Work to complete
Copy down all of the data underneath, exactly as shown.

%%

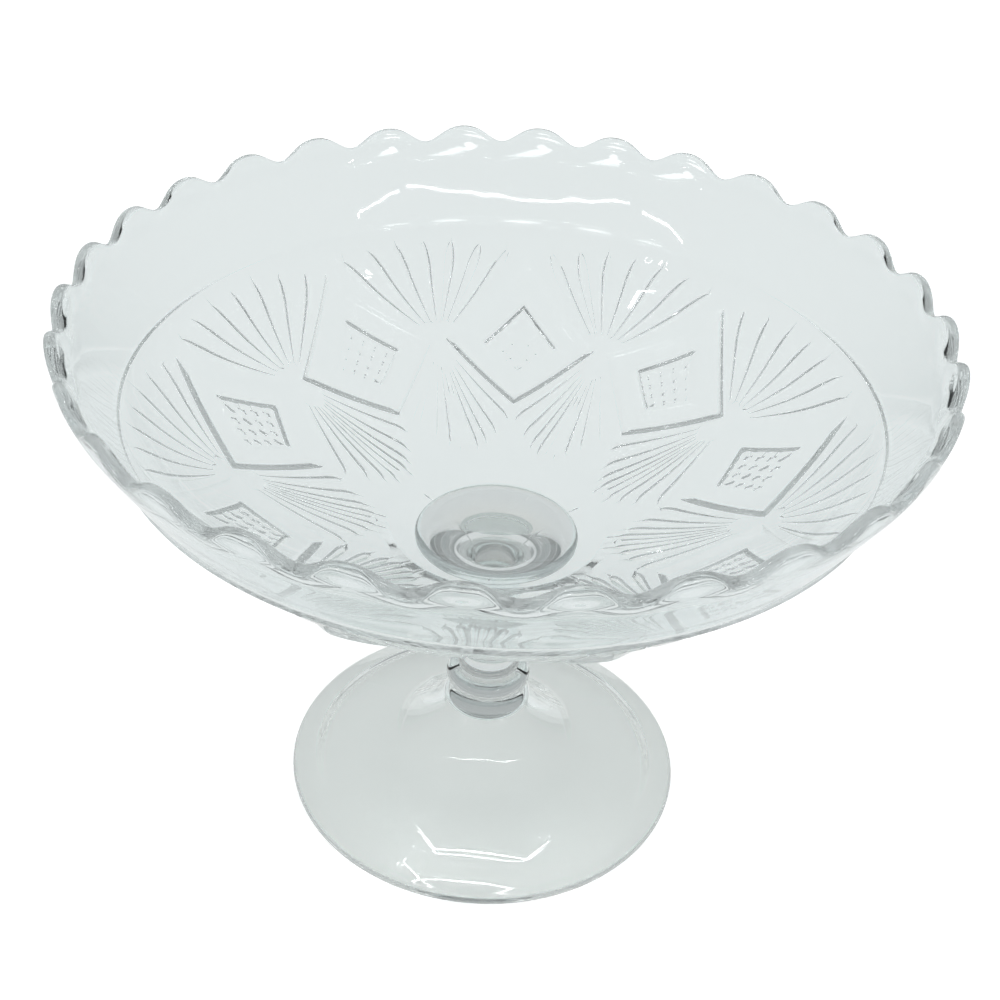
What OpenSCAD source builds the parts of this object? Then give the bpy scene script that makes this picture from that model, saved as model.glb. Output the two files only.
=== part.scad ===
// Footed compote bowl in pressed clear glass: a shallow bowl with a scalloped
// rim and a diamond and fan relief, a solid stem, a joining wafer and a foot.
// Origin at the middle of the foot's resting ring, +Z up, millimetres.

/* [Bowl] */
// Outer radius of the rim
rim_radius = 120.3; // [112:0.1:135]
// Outer radius where the plain band starts, above the pattern
crease_radius = 106.5; // [100:0.5:109]
// Outer radius where the floor turns up into the shoulder
shoulder_radius = 88; // [78:1:94]
// Radius of the flat seat under the bowl, and of the stem's flared top
seat_radius = 24.7; // [20:0.1:30]
// Slope of the outside next to the seat, in degrees
seat_slope = 12.5; // [8:0.5:18]
// Slope of the outside at the start of the shoulder, in degrees
shoulder_slope = 35; // [28:1:40]
// Slope of the outside below the plain band, in degrees
crease_slope = 55; // [48:1:58]
// Slope of the plain band, in degrees
band_slope = 60.5; // [59:0.5:70]
// Depth of the step at the foot of the plain band, where the pattern ends
crease_step = 0.6; // [0.3:0.05:0.9]
// Width of that step, up the band
crease_step_width = 1.2; // [0.8:0.1:2]
// Slope of the lip at its edge, in degrees
lip_slope = 84; // [78:1:88]
// Height of the lip, which curls up to the edge
lip_height = 8.5; // [7:0.5:12]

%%

Exercise solution
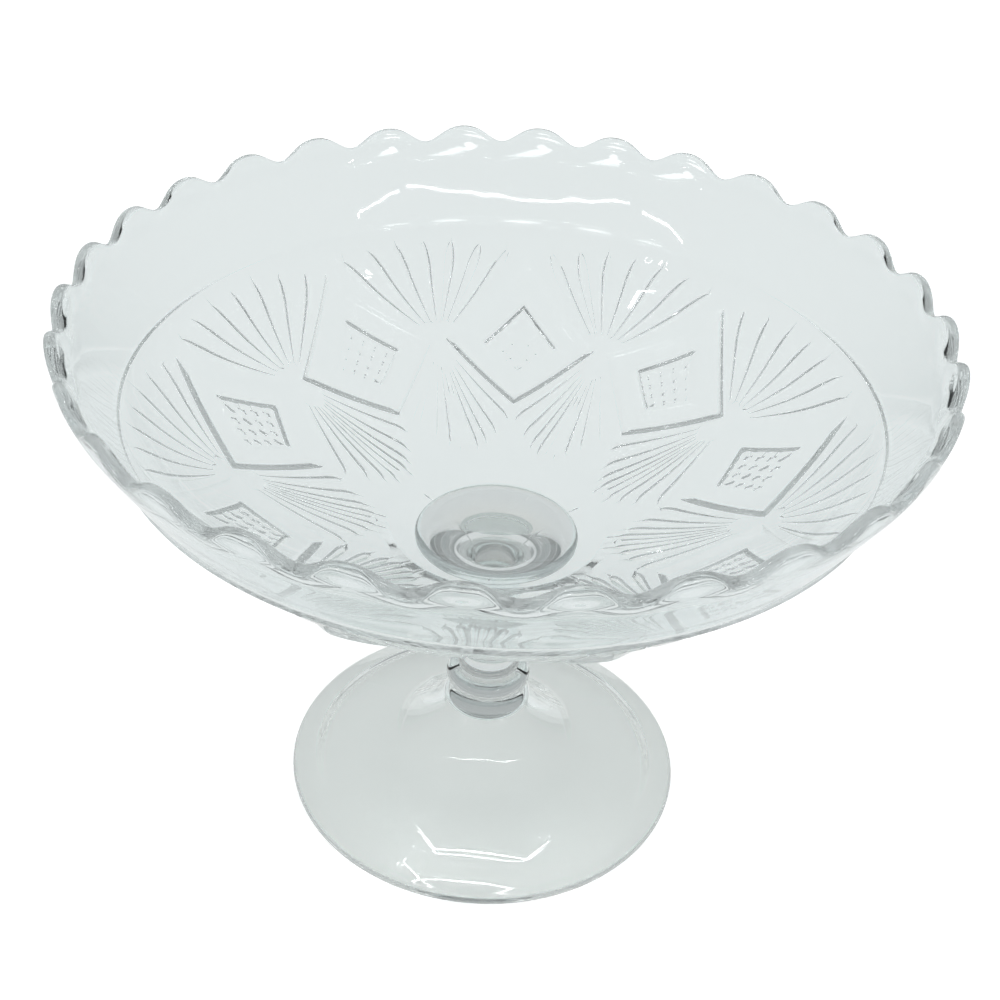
What OpenSCAD source builds the parts of this object? Then give the bpy scene script that makes this picture from that model, saved as model.glb. Output the two files only.
=== part.scad ===
// Footed compote bowl in pressed clear glass: a shallow bowl with a scalloped
// rim and a diamond and fan relief, a solid stem, a joining wafer and a foot.
// Origin at the middle of the foot's resting ring, +Z up, millimetres.

/* [Bowl] */
// Outer radius of the rim
rim_radius = 120.3; // [112:0.1:135]
// Outer radius where the plain band starts, above the pattern
crease_radius = 106.5; // [100:0.5:109]
// Outer radius where the floor turns up into the shoulder
shoulder_radius = 88; // [78:1:94]
// Radius of the flat seat under the bowl, and of the stem's flared top
seat_radius = 24.7; // [20:0.1:30]
// Slope of the outside next to the seat, in degrees
seat_slope = 12.5; // [8:0.5:18]
// Slope of the outside at the start of the shoulder, in degrees
shoulder_slope = 35; // [28:1:40]
// Slope of the outside below the plain band, in degrees
crease_slope = 55; // [48:1:58]
// Slope of the plain band, in degrees
band_slope = 60.5; // [59:0.5:70]
// Depth of the step at the foot of the plain band, where the pattern ends
crease_step = 0.6; // [0.3:0.05:0.9]
// Width of that step, up the band
crease_step_width = 1.2; // [0.8:0.1:2]
// Slope of the lip at its edge, in degrees
lip_slope = 84; // [78:1:88]
// Height of the lip, which curls up to the edge
lip_height = 8.5; // [7:0.5:12]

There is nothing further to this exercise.